Four ways to help your child learn now

Four Ways to Ensure Your Child or Student Learns Now

by: Mary Miele
While working with a group of educators this week, I found myself helping them to refine their lessons in a way that made them individualized to each student’s needs.  Some were strictly academic while others needed support in the realms of the social emotional and/or physical.  I maintain there four are recurring themes parents and/or educators ought to always keep in mind when thinking about planning for a child student.
1) What is your child’s or student’s learning style? Use it to help him or her learn best.
2) What school experience has your child or student had thus far? Is s/he using it to his or her advantage by learning well in each class and meeting with teachers for support or clarification?
3) How much time does your child have to move from instructional, to guided to independent learning ? Are you aware of the stage in which your child or student finds himself? How would you judge the quality of time spent during each stage?
4) What challenges does your child face within the learning process? Is your child facing  a learning issue or obstacle? Is your child socially, emotionally and physically fit?
Current Success Stories
*all names have been changed to protect the privacy of our students
Johnny is in the 7th grade at a prestigious private school in NYC. He is tasked with learning six major subjects: English, Latin, French, history, math and science. He has four tests this week and as one might imagine, he is feeling overwhelmed with all he has to learn. Johnny is a visual learner, so he and his parents and his tutor have created a visual calendar of his study plans.  They also created a one page map of the information Johnny has to learn and he spends time each day picturing what he will learn with each study plan.
Dennis is an 11th grade student at a public school in NYC. He is working on preparing for his ACT test, keeping up his grades at school and also looking into colleges. Dennis has ADHD and must employ executive functioning strategies in order to manage all of his responsibilities. His team, comprised of his parents, his teachers, his advisor and his tutor, has decided to help him focus on getting help with initiation, planning and organization, and flexibility of thinking. In addition, he has been taught to practice mindfulness techniques that will help him focus within each area of work he endeavors.
Carol is a 4th grade student at a rigorous public school in NYC. She is working to learn the math content for the Lower Level ISEE test which will be given in the fall of her 5th grade year. For this exam, she has to learn fractions, decimals and percents, material she has not yet studied in her current school. Her parents realize they must give her time to be instructed on these concepts, so they enroll her in a math tutoring program three days a week as well as a daily exercise program seven days a week. As Carol learns the material in a traditional lecture-style approach from a teacher, she must also practice each weekend for an additional two hours.

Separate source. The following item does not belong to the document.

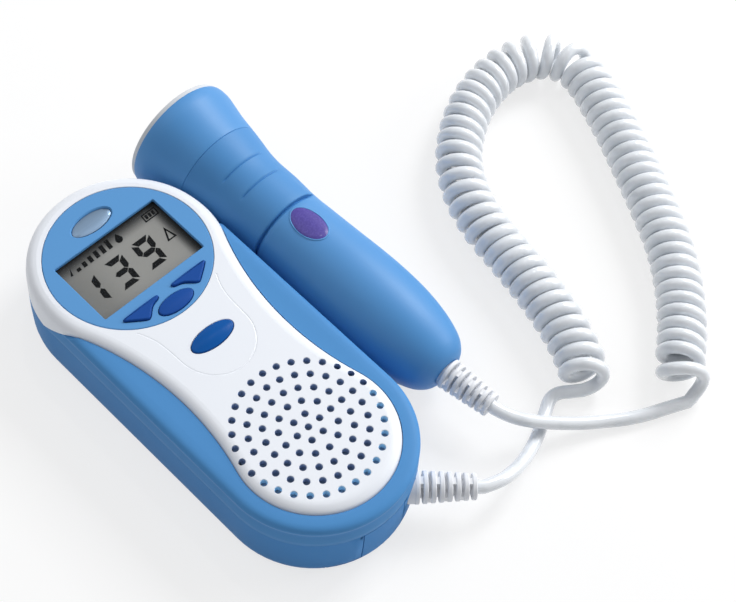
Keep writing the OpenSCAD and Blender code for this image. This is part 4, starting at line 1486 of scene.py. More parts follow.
@dataclass
class Display:
    """The round bezel with its window, glass, figures and bare plate."""

    edge: float = 0.22
    lap: float = 0.8
    corner: float = 0.35
    key_gap: float = 0.16
    digit_height: float = 8.6
    digit_width: float = 4.75
    stroke: float = 1.75
    slant: float = 0.12
    digits: tuple[tuple[int, float], ...] = ((1, -17.0), (3, -6.8), (9, 3.2))
    foot: float = 4.6
    bars: tuple[float, ...] = (1.1, 1.75, 2.2, 2.5, 2.8, 3.2)
    first_bar: float = -13.75
    bar_step: float = 2.28
    bar_half: float = 0.65
    sign_drop: float = 3.9
    wedge: tuple[Flat, ...] = ((-16.9, 0.2), (-16.1, 0.0), (-15.7, 2.4))
    drop: Flat = (1.1, 0.9)
    drop_radius: float = 1.15
    drop_height: float = 2.2
    cell: tuple[float, float, float, float] = (10.5, 15.5, 0.1, 2.9)
    cell_wall: float = 0.4
    charge_step: float = 1.2
    charge_width: float = 0.85
    triangle: tuple[tuple[Flat, ...], ...] = (
        ((12.0, -9.0), (12.6, -9.0), (13.9, -5.0), (13.6, -4.3)),
        ((14.7, -9.0), (15.3, -9.0), (13.6, -4.3), (13.5, -5.2)),
        ((12.5, -9.0), (14.9, -9.0), (14.7, -8.55), (12.7, -8.55)),
    )

    def opening(self) -> list[Flat]:
        """Outline of the window's opening, anticlockwise.

        Returns:
            The outline.
        """
        low, high = box_mm("display_window")
        lap, corner = self.lap, self.corner
        x, bottom, top = high.x - lap, low.y + lap, high.y - lap
        points = []
        for cx, cy, turn in ((x, top, 0), (-x, top, 90), (-x, bottom, 180), (x, bottom, 270)):
            inner = (cx - math.copysign(corner, cx), cy - corner if cy == top else cy + corner)
            points += arc(inner, corner, turn, turn + 90 + 90 / 6, 7)
        return points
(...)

The five hours a week she is investing in this process along with her seven hours of exercise will ensure Carol learns the material well all while balancing her physical well-being with her rigorous academics, acknowledging the reciprocal benefits of each.
Samantha is a 10th grade student attending an Independent school in NYC. She is a Type-A, overachieving student who enjoys perfecting her papers and study guides for all of her subjects. She plays tennis, attends parties, and is involved in community service. Samantha is doing well in all aspects of her life from a results point of view, but at home she shows her struggles as she frequently melts down, cries and fights with her parents and siblings; and, she has difficulty sleeping. Her social, emotional and physical well-being is suffering. A whole-child education specialist came to meet with Samantha and her family to help her to learn how to become more equipped to manage her responsibilities and maintain her overall health and wellness.